Open c-kruse opened 3 weeks ago
Options to mitigate:
pessimistic: continue to try and respect the lock, only running status sync and controller when the lock is held, but try and re-aquire the lock when lost.
optimistic: risk multiple active status sync and controllers running by "ignoring" losing the lock. Definitely not ideal, and I do think that we'd run into weird edge cases especially around the coming and going of duplicate controller event sources, but I think would mostly work okay aside from extra noise.
For posterity: Looks like at least in v2 we're going to try a third option - restart when we lose the lock.
Describe the bug I suspect that when a router holds the skupper-site-leader lock and some disruption causes it to lose that lock, that router will never attempt to reclaim the lock.

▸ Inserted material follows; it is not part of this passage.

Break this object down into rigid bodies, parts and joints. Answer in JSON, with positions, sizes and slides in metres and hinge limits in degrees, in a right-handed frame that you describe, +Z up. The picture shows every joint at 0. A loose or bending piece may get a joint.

This would mean the network status would stop getting updated until that router is restarted (and in v2 the vanflow controller event source would stop producing events.)
How To Reproduce Steps to reproduce the behavior: TBD
Expected behavior I would expect the leader election mechanism to backoff and retry.
Environment details Observed in v2 after one of two cluster nodes was temporarily "not ready". The logic here is not obviously different than it has been in v1, but I do not have a clever way to confirm that yet.
EDIT Encountered this again, this time the router container was restarted after failing its health check and config-sync was allowed to continue running. Somewhere in there config-sync lost its lock.